I nearly lost it when we saw the model all decked out in Vestal Virgin gear. HY.

If you’re not up on the basics of Roman society, the hearth was considered the most important part of the home, the hearth being the gigantic fire in the fireplace. Perhaps it was born up from prehistorical times, when fire was new and we didn’t necessarily understand the science of fires. It was easier and more understandable to maintain one constant fire than to try to start a new one every day (archaeologists once found a fire that had gone for twenty years). Because fire was so crucial to survival, the hearth reached a religious status within the home, and women in particular were tied to it, just as they are tied forever to child-raising, agriculture, and cooking. Vesta is a little-known goddess in the modern day; she was goddess of the hearth.
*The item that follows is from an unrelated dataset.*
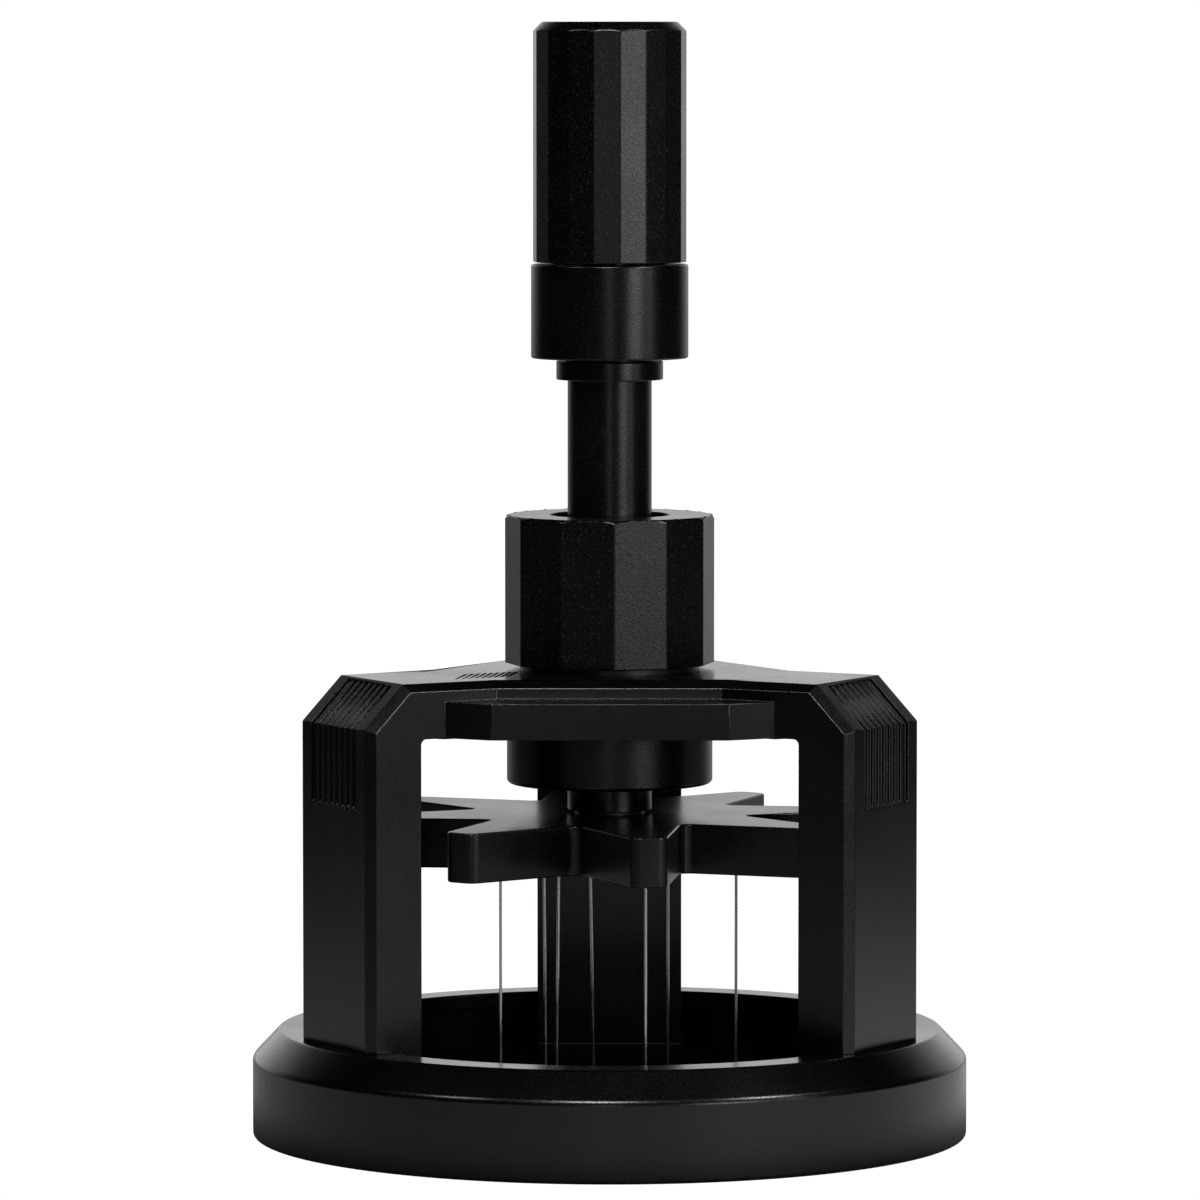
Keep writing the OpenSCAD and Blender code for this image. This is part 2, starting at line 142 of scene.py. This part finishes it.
# ---------- finishes ----------


def anodised(name, dark, light, grain, depth, rough, glint_paint):
    """Bead-blasted aluminium, anodised black: fine pitted grain, painted glints (sparse light grey specks
    in the base colour), and faint cloudiness.
    """
    g = Graph(name)
    g.fixed(Metallic=0.0, IOR=1.5)
    cloud = g.noise(9 * MM, detail=2)
    fine = g.noise(grain, detail=4, roughness=0.65)
    pits = g.cells(grain * 1.6)
    # Painted glints: sparse specks where the base colour turns light grey, standing in for sparkle of light
    # off the blasted grain
    painted_glints = g.ramp(g.noise(grain * 0.9, detail=1), 0.66, 0.74, 0, 1)
    tone = g.mix(g.ramp(cloud, 0.35, 0.65, 0, 1), dark, light)
    g.set(
        Base_Color=g.mix(g.math("MULTIPLY", painted_glints, glint_paint), tone, (0.5, 0.5, 0.51)),
        Roughness=g.math("ADD", g.ramp(fine, 0.3, 0.7, rough - 0.07, rough + 0.07),
                         g.ramp(cloud, 0.3, 0.7, -0.02, 0.02)),
        Normal=g.bump(pits, depth * 0.5, g.bump(fine, depth)),
    )
    return g.material


def blackened_steel():
    """Black oxide on steel: nearly smooth, with an oily unevenness."""
    g = Graph("blackened_steel")
    g.fixed(Metallic=0.6, IOR=1.6)
    cloud = g.noise(2.5 * MM)
    fine = g.noise(0.25 * MM)
    g.set(
        Base_Color=g.mix(g.ramp(cloud, 0.3, 0.7, 0, 1), (0.012, 0.012, 0.014), (0.035, 0.034, 0.036)),
        Roughness=g.ramp(cloud, 0.3, 0.7, 0.28, 0.42),
        Normal=g.bump(fine, 0.01 * MM),
    )
    return g.material


def ground_steel(name, tone, along):
    """Ground or drawn steel: fine lines round the axis, or along it for wire."""
    g = Graph(name)
    g.fixed(Metallic=1.0)
    across = (600, 600, 18000) if not along else (18000, 18000, 300)
    lines = g.noise(1.0, detail=3, vector=g.stretched(*across))
    cloud = g.noise(4 * MM)
    dark = tuple(0.82 * c for c in tone)
    g.set(
        Base_Color=g.mix(g.ramp(cloud, 0.3, 0.7, 0, 1), dark, tone),
        Roughness=g.ramp(lines, 0.3, 0.7, 0.18, 0.34),
        Normal=g.bump(lines, 0.004 * MM),
    )
    return g.material


def bronze():
    """Sintered bronze: open pores and a warm, uneven tone."""
    g = Graph("bronze")
    g.fixed(Metallic=1.0)
    pores = g.cells(0.22 * MM)
    cloud = g.noise(1.5 * MM)
    g.set(
        Base_Color=g.mix(g.ramp(cloud, 0.3, 0.7, 0, 1), (0.36, 0.2, 0.075), (0.58, 0.36, 0.15)),
        Roughness=g.ramp(pores, 0.1, 0.5, 0.55, 0.36),
        Normal=g.bump(pores, 0.03 * MM),
    )
    return g.material


def rubber():
    """Matt black rubber with a dusty bloom."""
    g = Graph("rubber")
    bloom = g.noise(0.8 * MM)
    g.set(
        Base_Color=g.mix(g.ramp(bloom, 0.4, 0.7, 0, 1), (0.012, 0.012, 0.012), (0.035, 0.035, 0.034)),
        Roughness=g.ramp(bloom, 0.3, 0.7, 0.6, 0.8),
        Normal=g.bump(g.noise(0.12 * MM), 0.01 * MM),
    )
    return g.material


def black_polymer():
    """Waxy low-friction sheet, dyed black."""
    g = Graph("black_polymer")
    cloud = g.noise(1.2 * MM)
    g.set(
        Base_Color=g.mix(g.ramp(cloud, 0.3, 0.7, 0, 1), (0.006, 0.006, 0.006), (0.012, 0.012, 0.012)),
        Roughness=g.ramp(cloud, 0.3, 0.7, 0.4, 0.52),
        Normal=g.bump(g.noise(0.1 * MM), 0.004 * MM),
    )
    return g.material


# The black of each anodised piece, as two tones that the cloudiness blends
BLACK = (0.0004, 0.0004, 0.00045)
BLACK_LIGHT = (0.001, 0.001, 0.0011)

# The last number of each anodised finish sets how strongly its painted glints show
FINISHES = {
    "anodised_body": anodised("anodised_body", BLACK, BLACK_LIGHT, 0.16 * MM, 0.0015 * MM, 0.24, 0.02),
    "anodised_turned": anodised("anodised_turned", BLACK, BLACK_LIGHT, 0.13 * MM, 0.006 * MM, 0.26, 0.08),
    "anodised_faceted": anodised("anodised_faceted", BLACK, BLACK_LIGHT, 0.15 * MM, 0.009 * MM, 0.27, 0.12),
    "anodised_star": anodised("anodised_star", BLACK, BLACK_LIGHT, 0.15 * MM, 0.0015 * MM, 0.28, 0.02),
    "blackened_steel": blackened_steel(),
    "bright_steel": ground_steel("bright_steel", (0.62, 0.63, 0.65), along=False),
    "needle_steel": ground_steel("needle_steel", (0.72, 0.73, 0.75), along=True),
    "bronze": bronze(),
    "rubber": rubber(),
    "black_polymer": black_polymer(),
}

# ---------- CAD nodes: edges and finishes ----------


# How far apart two points may be and still be one, and how flat two faces must meet to be one
WELD_GAP = 0.002 * MM
FLAT_ANGLE = 0.3
# An edge that bends by more than this many degrees is rounded; the grip's facets meet at only 20
EDGE_ANGLE = 28
GRIP_EDGE_ANGLE = 14


def soften(node, width, angle):
    """Breaks a CAD node's sharp edges with a small round, as deburring and blasting do."""
    piece = nodes[node]
    weld = piece.modifiers.new("weld", "WELD")
    weld.merge_threshold = WELD_GAP
    flats = piece.modifiers.new("flats", "DECIMATE")
    flats.decimate_type = "DISSOLVE"
    flats.angle_limit = math.radians(FLAT_ANGLE)
    edges = piece.modifiers.new("edges", "BEVEL")
    edges.width = width
    edges.segments = 3
    edges.limit_method = "ANGLE"
    edges.angle_limit = math.radians(angle)
    edges.use_clamp_overlap = False
    normals = piece.modifiers.new("normals", "WEIGHTED_NORMAL")
    normals.weight = 60
    normals.keep_sharp = False


for row in frame["record"]["subparts"]:
    piece = nodes[row["node"]]
    finish = FINISHES[row["material_slot"]]
    piece.data.materials.clear()
    piece.data.materials.append(finish)

# Width of the round on each piece whose edges show
EDGE = {
    "base_ring": 0.25 * MM,
    "frame": 0.09 * MM,
    "hub_lock_ring": 0.12 * MM,
    "lock_nut": 0.14 * MM,
    "sleeve_tube": 0.1 * MM,
    "bearing_collar": 0.22 * MM,
    "handle_grip": 0.14 * MM,
    "star_plate": 0.2 * MM,
}
for node, width in EDGE.items():
    soften(node, width, GRIP_EDGE_ANGLE if node == "handle_grip" else EDGE_ANGLE)

# ---------- floor, light and camera ----------

# What the camera sees of the floor and cove: a little over 1, so that it comes out pure white
WHITE = 1.05
# Painted bounce light: brightness that the floor's glow sends up beside the object, far from it, and what
# it gains behind it
FLOOR_NEAR = 0.6
FLOOR_FAR = 0.02
FLOOR_BACK = 0.5
# How much of that painted bounce light is left on the left-hand side, which is the darker one
FLOOR_LEFT = 0.45
# Half the floor's side, and the distances from the centre over which its brightness changes, in metres
FLOOR_HALF = 3.0
FLOOR_FADE = (0.07, 0.35)
FLOOR_BACK_RISE = (0.05, 0.5)
# Inside and under the base ring the floor's glow fades to nothing: a painted shadow
UNDER_BASE = (0.032, 0.06)
# Directions, as the Y of a unit vector, between which the cove goes from dark to white
COVE_FRONT = 0.55
COVE_BACK = 0.97
COVE_DARK = 0.005
# Heights, as the Z of a unit vector, between which the cove fades, and what is left overhead
COVE_FADE = (0.15, 0.7)
COVE_TOP = 0.1
# The camera looks level with the grip's top, down at the object's middle; places are in metres
CAMERA_LENS = 235.6
CAMERA_AT = Vector((-1.0, -809.5, 115.5)) * MM
CAMERA_AIM = Vector((-1.0, 0, 55.47)) * MM


def aim(thing, target):
    """Turns a light or camera to face a point."""
    thing.rotation_euler = (Vector(target) - thing.location).to_track_quat("-Z", "Y").to_euler()


def smooth(tree, value, low, high, at_low, at_high):
    """Maps value from low..high to at_low..at_high with eased ends."""
    node = tree.nodes.new("ShaderNodeMapRange")
    node.interpolation_type = "SMOOTHSTEP"
    for name, number in (("From Min", low), ("From Max", high), ("To Min", at_low), ("To Max", at_high)):
        node.inputs[name].default_value = number
    tree.links.new(value, node.inputs["Value"])
    return node.outputs["Result"]


def floor():
    """A white floor to the eye; to the object it glows with painted bounce light, which fades out with
    distance in front, is weaker on the left, and is cut out under the base as painted shadow.
    """
    mesh = bpy.data.meshes.new("floor")
    corners = [(x * FLOOR_HALF, y * FLOOR_HALF, 0) for x, y in ((-1, -1), (1, -1), (1, 1), (-1, 1))]
    mesh.from_pydata(corners, [], [(0, 1, 2, 3)])
    plane = bpy.data.objects.new("floor", mesh)
    scene.collection.objects.link(plane)
    g = Graph("floor")
    g.fixed(Base_Color=(0.05, 0.05, 0.05, 1), Roughness=0.9, Specular_IOR_Level=0.0)
    tree, link = g.tree, g.link
    distance = tree.nodes.new("ShaderNodeVectorMath")
    distance.operation = "LENGTH"
    bearing = tree.nodes.new("ShaderNodeVectorMath")
    bearing.operation = "NORMALIZE"
    axes = tree.nodes.new("ShaderNodeSeparateXYZ")
    for node in (distance, bearing):
        link(g.place, node.inputs[0])
    link(bearing.outputs["Vector"], axes.inputs["Vector"])
    away = distance.outputs["Value"]
    # The glow is painted bounce light, strongest near the object and behind it
    near = smooth(tree, away, *FLOOR_FADE, FLOOR_NEAR, FLOOR_FAR)
    behind = g.math("MULTIPLY", smooth(tree, axes.outputs["Y"], COVE_FRONT, COVE_BACK, 0, FLOOR_BACK),
                    smooth(tree, away, *FLOOR_BACK_RISE, 0, 1))
    # Painted shade: less of the glow on the left-hand side
    aside = smooth(tree, axes.outputs["X"], -1, 1, FLOOR_LEFT, 1)
    # Painted shadow: no glow inside and under the base ring
    clear_of_painted_shadow = smooth(tree, away, *UNDER_BASE, 0, 1)
    glow = tree.nodes.new("ShaderNodeEmission")
    link(g.math("MULTIPLY", g.math("ADD", near, behind), g.math("MULTIPLY", aside, clear_of_painted_shadow)),
         glow.inputs["Strength"])
    white = tree.nodes.new("ShaderNodeEmission")
    white.inputs["Strength"].default_value = WHITE
    for shader in (glow, white):
        shader.inputs["Color"].default_value = (1, 1, 1, 1)
    both = tree.nodes.new("ShaderNodeAddShader")
    link(g.shader.outputs["BSDF"], both.inputs[0])
    link(glow.outputs["Emission"], both.inputs[1])
    pick = tree.nodes.new("ShaderNodeMixShader")
    link(tree.nodes.new("ShaderNodeLightPath").outputs["Is Camera Ray"], pick.inputs["Fac"])
    link(both.outputs["Shader"], pick.inputs[1])
    link(white.outputs["Emission"], pick.inputs[2])
    link(pick.outputs["Shader"], tree.nodes["Material Output"].inputs["Surface"])
    mesh.materials.append(g.material)


def surroundings():
    """A white cove behind the object that darkens towards the front; the eye sees white all round."""
    world = bpy.data.worlds.new("cove")
    scene.world = world
    world.use_nodes = True
    tree = world.node_tree
    tree.nodes.clear()
    axes = tree.nodes.new("ShaderNodeSeparateXYZ")
    lit = tree.nodes.new("ShaderNodeBackground")
    white = tree.nodes.new("ShaderNodeBackground")
    pick = tree.nodes.new("ShaderNodeMixShader")
    output = tree.nodes.new("ShaderNodeOutputWorld")
    link = tree.links.new
    link(tree.nodes.new("ShaderNodeTexCoord").outputs["Generated"], axes.inputs["Vector"])
    low = smooth(tree, axes.outputs["Z"], *COVE_FADE, 1, COVE_TOP)
    fade = tree.nodes.new("ShaderNodeMath")
    fade.operation = "MULTIPLY"
    link(smooth(tree, axes.outputs["Y"], COVE_FRONT, COVE_BACK, COVE_DARK, 1), fade.inputs[0])
    link(low, fade.inputs[1])
    link(fade.outputs["Value"], lit.inputs["Strength"])
    white.inputs["Strength"].default_value = WHITE
    for shader in (lit, white):
        shader.inputs["Color"].default_value = (1, 1, 1, 1)
    link(tree.nodes.new("ShaderNodeLightPath").outputs["Is Camera Ray"], pick.inputs["Fac"])
    link(lit.outputs["Background"], pick.inputs[1])
    link(white.outputs["Background"], pick.inputs[2])
    link(pick.outputs["Shader"], output.inputs["Surface"])


def softbox(name, azimuth, elevation, distance, width, height, watts):
    """A soft light; azimuth 0 is straight in front of the object and positive is to the right."""
    light = bpy.data.lights.new(name, "AREA")
    light.shape = "RECTANGLE"
    light.size = width
    light.size_y = height
    light.energy = watts
    lamp = bpy.data.objects.new(name, light)
    scene.collection.objects.link(lamp)
    a, e = math.radians(azimuth), math.radians(elevation)
    middle = Vector((0, 0, (cad_low.z + cad_high.z) / 2))
    towards = Vector((math.sin(a) * math.cos(e), -math.cos(a) * math.cos(e), math.sin(e)))
    lamp.location = middle + distance * towards
    aim(lamp, middle)


def camera():
    """A long lens level with the grip's top, aimed at the middle of the object."""
    data = bpy.data.cameras.new("camera")
    data.sensor_width = 36
    data.lens = CAMERA_LENS
    data.clip_start = 0.05
    data.clip_end = 20
    view = bpy.data.objects.new("camera", data)
    scene.collection.objects.link(view)
    view.location = CAMERA_AT
    aim(view, CAMERA_AIM)
    scene.camera = view


floor()
surroundings()
# Low and dim enough that the flat tops don't flare when they are seen from behind
softbox("key", azimuth=38, elevation=6, distance=0.9, width=0.3, height=0.2, watts=0.85)
softbox("side", azimuth=60, elevation=6, distance=0.9, width=0.14, height=0.6, watts=0.4)
softbox("front", azimuth=-1, elevation=4, distance=1.1, width=0.16, height=0.24, watts=0.16)
# Small and high: they draw the bright lines along the upper edges
softbox("edge_right", azimuth=60, elevation=42, distance=0.9, width=0.14, height=0.2, watts=2.4)
softbox("edge_front", azimuth=-6, elevation=45, distance=0.9, width=0.25, height=0.15, watts=3.2)
softbox("edge_left", azimuth=-60, elevation=42, distance=0.9, width=0.14, height=0.2, watts=0.8)
camera()
scene.view_settings.view_transform = "Standard"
She didn’t do a whole lot, being quiet, staying out of trouble, and maintaining the hearth, although she was very popular in early ancient Rome. By the middle period of Roman history even they had decided she was too boring to think about a lot. It was common practice to nominate your enemy’s daughter to become a Vestal Virgin. By the time she got out of Vestal Virginity, she was too old to be married off and would be nothing but a burden to your household expenses. Roman society ran on marrying your daughters off to strengthen political ties. Your enemy could not turn down a nomination of his daughter, but now his daughter was useless to his career.

Vestal Virgins were powerful women. They maintained the hearth of Rome. They were beautiful and powerful. They were elite. And now we know how they did their hair.